To climb out of the harm of such misrepresentation is hard. Hard. Many (most?) aren’t able to climb out of that harm. It can become self-extinguishment — for some, lives lived in the misery of day-to-day self-harm; but for others, lives lost to suicide. I’ve worked for 27 years in a job that’s informed me: the rates of suicide among Alaska Native youth are high, way the hell too high.

I take seriously the matter of how children, especially, are represented to themselves. I want them to feel honored, respected, loved as who they are — not only for the sake of they themselves, but also for the sake of their families, their peoples. All of which is inseparable from who they are. Or, at least, who they come from. I want them to believe enough in themselves and who they come from that they will live.
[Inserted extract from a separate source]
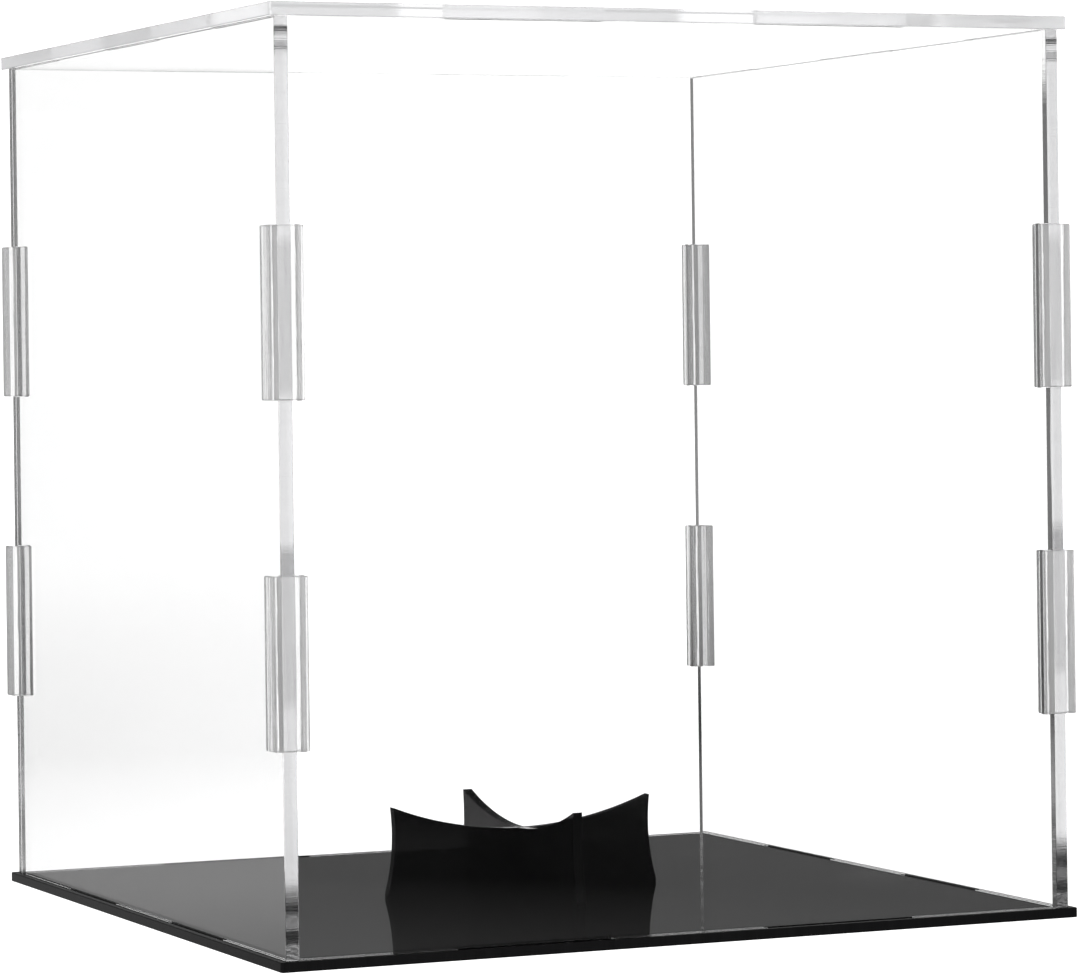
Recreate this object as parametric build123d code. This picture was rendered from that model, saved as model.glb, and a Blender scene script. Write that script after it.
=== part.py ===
from build123d import *
import os

# Flat-pack display case for one ball, built from laser-cut acrylic sheet, all sizes in millimetres.
# Origin: centre of the base plate's underside. +Z up, -Y towards the front, +X to the right.

# Overall sizes
plate_side = 260.0          # side of the square base plate and of the square top panel
overall_height = 276.0      # underside of the base plate to the top of the lid

# Sheets
base_thickness = 3.0        # black base sheet
top_thickness = 4.0         # clear lid sheet
wall_thickness = 4.0        # clear wall sheets
plate_overhang = 2.2        # how far both plates stand out past the walls
plate_corner_radius = 1.0   # rounding of the plates' upright corners
corner_gap = 0.1            # fitting gap between a front or back panel and a side panel

# Tabs and slots, two on each edge
tab_length = 50.0
tab_pitch = 100.0           # from the middle of one tab to the middle of the other
tab_recess = 0.2            # how far a tab's end stays below the far face of its plate
slot_clearance = 0.15       # on every side of a tab

# Corner clips, two on each upright corner
clip_length = 50.0
clip_pitch = 100.0          # from the middle of one clip to the middle of the other
clip_wall = 2.8             # outer and inner leg thickness
clip_web = 1.5              # closed end of the channel, in front of the sheet's edge
clip_reach = 6.5            # how far the legs run along the side panel
clip_lip = 0.8              # overlap of the web over the front or back panel's face
clip_clearance = 0.1        # between the channel and the side panel, and behind the web
clip_edge_radius = 0.6      # rounding of the clip's outer upright edges
clip_lead_in = 0.5          # chamfer at the mouth of the channel
notch_clearance = 0.15      # around the inner leg where it passes the front or back panel

# Ball stand: two plates crossed at a half-lap
ball_diameter = 240.0       # size 7 basketball, with a circumference of about 750
ball_clearance = 0.5        # cradle radius over the ball's own radius
stand_thickness = 3.0
cradle_height = 20.0        # lowest point of the cradle above the base plate
stand_waist = 88.2          # width of a plate at its narrowest
stand_waist_height = 20.0   # height of the narrowest place above the base plate
stand_side_radius = 70.0    # hollow of the plate's two sides
stand_blank_height = 34.0   # sheet that the plate is cut from, taller than its horns
stand_foot_radius = 1.0
stand_horn_radius = 0.8
lap_clearance = 0.1         # on each side of the half-lap, and above it

# Worked out from the sizes above
wall_box = plate_side - 2 * plate_overhang
wall_height = overall_height - base_thickness - top_thickness
wall_middle = base_thickness + wall_height / 2
facing_width = wall_box - 2 * wall_thickness - 2 * corner_gap
wall_centre = wall_box / 2 - wall_thickness / 2
clip_channel = wall_thickness + 2 * clip_clearance
clip_inner_face = wall_box / 2 - wall_thickness - clip_clearance - clip_wall
cradle_radius = ball_diameter / 2 + ball_clearance

tab_offsets = (-tab_pitch / 2, tab_pitch / 2)
clip_heights = {"lower": wall_middle - clip_pitch / 2, "upper": wall_middle + clip_pitch / 2}


def slotted_plate(thickness):
    """Square plate lying on z = 0, with two slots along each edge for the walls' tabs."""
    blank = RectangleRounded(plate_side, plate_side, plate_corner_radius)
    slot_length = tab_length + 2 * slot_clearance
    slot_width = wall_thickness + 2 * slot_clearance
    for side in (-1, 1):
        for offset in tab_offsets:
            blank -= Pos(offset, side * wall_centre) * Rectangle(slot_length, slot_width)
            blank -= Pos(side * wall_centre, offset) * Rectangle(slot_width, slot_length)
    return extrude(blank, thickness)


def wall_outline(width, notched):
    """Wall seen square on, middle of its height at the origin, with its tabs and any clip notches."""
    outline = Rectangle(width, wall_height)
    lower_tab = base_thickness - tab_recess
    upper_tab = top_thickness - tab_recess
    for offset in tab_offsets:
        outline += Pos(offset, -wall_height / 2 - lower_tab / 2) * Rectangle(tab_length, lower_tab)
        outline += Pos(offset, wall_height / 2 + upper_tab / 2) * Rectangle(tab_length, upper_tab)
    if notched:
        notch_floor = clip_inner_face - notch_clearance
        notch_depth = width / 2 - notch_floor
        notch_height = clip_length + 2 * notch_clearance
        for side in (-1, 1):
            for height in clip_heights.values():
                place = Pos(side * (notch_floor + notch_depth / 2), height - wall_middle)
                outline -= place * Rectangle(notch_depth, notch_height)
    return outline


def facing_panel(side):
    """Front (side -1) or back (side 1) panel, standing between the two side panels."""
    sheet = extrude(wall_outline(facing_width, True), wall_thickness / 2, both=True)
    return Pos(0, side * wall_centre, wall_middle) * Rot(90, 0, 0) * sheet


def side_panel(side):
    """Left (side -1) or right (side 1) panel, as deep as the whole wall box."""
    sheet = extrude(wall_outline(wall_box, False), wall_thickness / 2, both=True)
    return Pos(side * wall_centre, 0, wall_middle) * Rot(0, 0, 90) * Rot(90, 0, 0) * sheet


def corner_clip(side, facing, height):
    """Channel that grips a side panel's upright edge. Its inner leg passes through the notch in the front
    or back panel, and the lip on its web laps that panel's face. It pulls off along Y. All eight are the
    same moulding, turned round or turned over."""
    outer_face = wall_box / 2 + clip_clearance + clip_wall
    inner_slot = clip_inner_face + clip_wall
    web_outside = wall_box / 2 + clip_clearance + clip_web
    web_inside = wall_box / 2 + clip_clearance
    leg_end = wall_box / 2 - clip_reach
    # Plan of the clip on the back right corner: a block with the channel and the lip's step cut from it
    width = outer_face - clip_inner_face + clip_lip
    depth = web_outside - leg_end
    plan = Pos(outer_face - width / 2, web_outside - depth / 2) * Rectangle(width, depth)
    corners = plan.vertices().filter_by(lambda v: v.Y > web_inside)
    plan = fillet(corners, clip_edge_radius)
    channel_depth = web_inside - leg_end
    channel_middle = (web_inside + leg_end) / 2
    plan -= Pos(inner_slot + clip_channel / 2, channel_middle) * Rectangle(clip_channel, channel_depth)
    plan -= Pos(clip_inner_face - clip_lip / 2, channel_middle) * Rectangle(clip_lip, channel_depth)
    mouth = plan.vertices().filter_by(lambda v: v.Y < leg_end + clip_lead_in / 2)
    plan = chamfer(mouth, clip_lead_in)
    turned = {(1, 1): Rot(0, 0, 0), (-1, 1): Rot(0, 180, 0), (1, -1): Rot(180, 0, 0), (-1, -1): Rot(0, 0, 180)}
    return Pos(0, 0, height) * turned[side, facing] * extrude(plan, clip_length / 2, both=True)


def stand_plate(lap_from_top):
    """Stand plate lying in the XZ plane with its foot on z = 0: hollow sides, ball cradle, half-lap slot."""
    foot_width = stand_waist + 2 * stand_side_radius
    outline = Pos(0, stand_blank_height / 2) * Rectangle(foot_width, stand_blank_height)
    for side in (-1, 1):
        centre = Pos(side * (stand_waist / 2 + stand_side_radius), stand_waist_height)
        outline -= centre * Circle(stand_side_radius)
    outline -= Pos(0, cradle_height + cradle_radius) * Circle(cradle_radius)
    outline = outline.faces().sort_by(lambda face: abs(face.center().X))[0]
    foot = outline.vertices().filter_by(lambda v: v.Y < stand_foot_radius)
    outline = fillet(foot, stand_foot_radius)
    horns = outline.vertices().filter_by(lambda v: v.Y > cradle_height)
    outline = fillet(horns, stand_horn_radius)
    lap_width = stand_thickness + 2 * lap_clearance
    lap_middle = cradle_height / 2
    if lap_from_top:
        lap_height = stand_blank_height - lap_middle
        outline -= Pos(0, lap_middle + lap_height / 2) * Rectangle(lap_width, lap_height)
    else:
        lap_height = lap_middle + lap_clearance
        outline -= Pos(0, lap_height / 2) * Rectangle(lap_width, lap_height)
    return Rot(90, 0, 0) * extrude(outline, stand_thickness / 2, both=True)


parts = {
    "base_plate": slotted_plate(base_thickness),
    "top_panel": Pos(0, 0, base_thickness + wall_height) * slotted_plate(top_thickness),
    "front_panel": facing_panel(-1),
    "back_panel": facing_panel(1),
    "left_panel": side_panel(-1),
    "right_panel": side_panel(1),
    "stand_front_plate": Pos(0, 0, base_thickness) * stand_plate(True),
    "stand_cross_plate": Pos(0, 0, base_thickness) * Rot(0, 0, 90) * stand_plate(False),
}
for facing_name, facing in (("front", -1), ("back", 1)):
    for side_name, side in (("left", -1), ("right", 1)):
        for level, height in clip_heights.items():
            parts[f"corner_clip_{facing_name}_{side_name}_{level}"] = corner_clip(side, facing, height)

os.makedirs("parts", exist_ok=True)
for name, shape in parts.items():
    export_step(shape, f"parts/{name}.step")
    print(name, round(shape.volume, 1))
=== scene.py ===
from itertools import product
from math import pi, radians

import bmesh
import bpy
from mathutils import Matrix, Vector


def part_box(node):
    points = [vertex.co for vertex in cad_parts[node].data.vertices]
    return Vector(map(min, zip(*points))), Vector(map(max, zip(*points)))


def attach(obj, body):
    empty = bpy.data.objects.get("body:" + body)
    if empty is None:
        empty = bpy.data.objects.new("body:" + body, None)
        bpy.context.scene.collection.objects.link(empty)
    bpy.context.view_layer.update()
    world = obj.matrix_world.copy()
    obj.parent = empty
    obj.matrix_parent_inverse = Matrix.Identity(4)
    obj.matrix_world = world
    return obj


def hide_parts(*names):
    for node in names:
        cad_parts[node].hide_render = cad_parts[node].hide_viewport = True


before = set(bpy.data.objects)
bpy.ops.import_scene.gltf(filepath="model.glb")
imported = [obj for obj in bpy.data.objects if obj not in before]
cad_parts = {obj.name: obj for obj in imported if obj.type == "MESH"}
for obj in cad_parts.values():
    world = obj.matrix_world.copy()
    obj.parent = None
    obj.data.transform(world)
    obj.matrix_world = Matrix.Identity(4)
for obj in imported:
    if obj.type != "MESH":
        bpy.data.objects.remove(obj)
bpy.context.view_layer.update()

print("frame loaded:", len(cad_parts), "sub-parts")


# One socket's result in a node tree. Arithmetic on it adds Math nodes.
class Value:
    def __init__(self, graph, socket):
        self.graph = graph
        self.socket = socket

    def math(self, operation, first, second=0.0):
        return self.graph.add("ShaderNodeMath", {"operation": operation}, {0: first, 1: second})

    def __add__(self, other):
        return self.math("ADD", self, other)

    def __sub__(self, other):
        return self.math("SUBTRACT", self, other)

    def __rsub__(self, other):
        return self.math("SUBTRACT", other, self)

    def __mul__(self, other):
        return self.math("MULTIPLY", self, other)

    def __pow__(self, other):
        return self.math("POWER", self, other)

    def __gt__(self, other):
        return self.math("GREATER_THAN", self, other)

    def __neg__(self):
        return self.math("MULTIPLY", self, -1.0)

    def __abs__(self):
        return self.math("ABSOLUTE", self)

    __radd__ = __add__
    __rmul__ = __mul__


# A shader, world or geometry tree, with one method that adds any node
class Graph:
    def __init__(self, tree):
        self.tree = tree

    def add(self, kind, settings=None, links=None, output=0):
        node = self.tree.nodes.new(kind)
        for name, setting in (settings or {}).items():
            setattr(node, name, setting)
        for name, value in (links or {}).items():
            for item in value if isinstance(value, list) else [value]:
                if isinstance(item, Value):
                    self.tree.links.new(item.socket, node.inputs[name])
                else:
                    node.inputs[name].default_value = item
        return Value(self, node.outputs[output]) if node.outputs else None


# ---- camera and light

view = {
    "place": (-0.58383, -1.35647, 0.17677),
    "heading": -23.62,     # degrees from straight ahead
    "tilt": 0.742,         # degrees of roll
    "lens": 153.4,
    "sensor": 36,
    "shift": -0.131,
    "nearest": 0.01,
    "farthest": 200,
}


def makeCamera():
    data = bpy.data.cameras.new("camera")
    data.lens = view["lens"]
    data.sensor_width = view["sensor"]
    data.shift_y = view["shift"]
    data.clip_start = view["nearest"]
    data.clip_end = view["farthest"]
    camera = bpy.data.objects.new("camera", data)
    camera.location = view["place"]
    camera.rotation_euler = (radians(90), radians(view["tilt"]), radians(view["heading"]))
    bpy.context.scene.collection.objects.link(camera)
    bpy.context.scene.camera = camera


studio = {
    "backdrop": 1.4,       # brightness of the white backdrop and floor
    "backdropSide": (0.4, 0.916, 0),   # where the lit backdrop stands
    "onceFalloff": 12,     # how narrow the backdrop looks in a first reflection
    "oftenFalloff": 0.7,   # and after several, inside an edge
    "frontGlow": 0.8,      # light behind the camera, which the far corners mirror
    "frontFalloff": 2,
    "roomFront": 0.035,    # the dim room that the gloss mirrors above the backdrop
    "roomBack": 0.14,
    "horizonEdge": (0.08, 0.105),   # sine of the height where the backdrop ends
    "floorHalf": 40,       # half the floor's side
    "floorDrop": 0.0002,   # keeps the floor clear of the base's underside
    "floorStart": 0.5,     # a first reflection finds the floor lit from here on
    "floorFull": 2.5,
    "patchPlace": (-0.3, 0.08, 0),   # lit patch of floor that the left panel mirrors
    "patchSize": 0.5,
    "patchGlow": 0.65,
    "strips": {"leftStrip": (-1.6, 0.2, 0.7), "rightStrip": (1.7, -0.3, 0.8)},
    "stripSize": (0.25, 1.4),
    "stripAim": (0, 0, 0.14),
    "stripPower": 6,
    "bounces": 80,         # light is mirrored dozens of times inside a clear edge
}


# Brightness by how often the light was mirrored on its way. Straight light sees white all round,
# mirrored light sees what the gloss and the edges should show.
def studioLight(graph, once, often):
    mirrored = graph.add("ShaderNodeLightPath", output="Glossy Depth")
    gloss = mirrored > 0.5
    return (1 - gloss) * studio["backdrop"] + gloss * (once + (often - once) * (mirrored > 1.5))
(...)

So while the historical inaccuracies my own review focused on matter, they don’t matter anywhere near as much as the things that Debbie is writing about here (& has been writing about for years). The kids.

I wish all the adults who were once kids who were failed when they were kids...hadn't been failed. May they find their way. But even if they don't find their way — may what they do instead not harm the kids of now.

JMAustin said...

I've been reading through this website, and I'm really amazed at how many things are written without accuracy in children's literature, specifically when looking at historical fiction. Until reviewing all the books on the "not recommended" list, I never realized how stereotyped Native Americans are in literature.
With a minimal amount of research on the internet, it is easy to find examples of how much of history is told by one person's (or a group) point of view, when it is completely different from another point of view. Being married to a British citizen, I can tell you that what we are taught in history here in America, is quite different than the history that my husband was taught in England.
It appears from this review, that the author did not do much research in preparation for this book, or simply didn't mind the errors.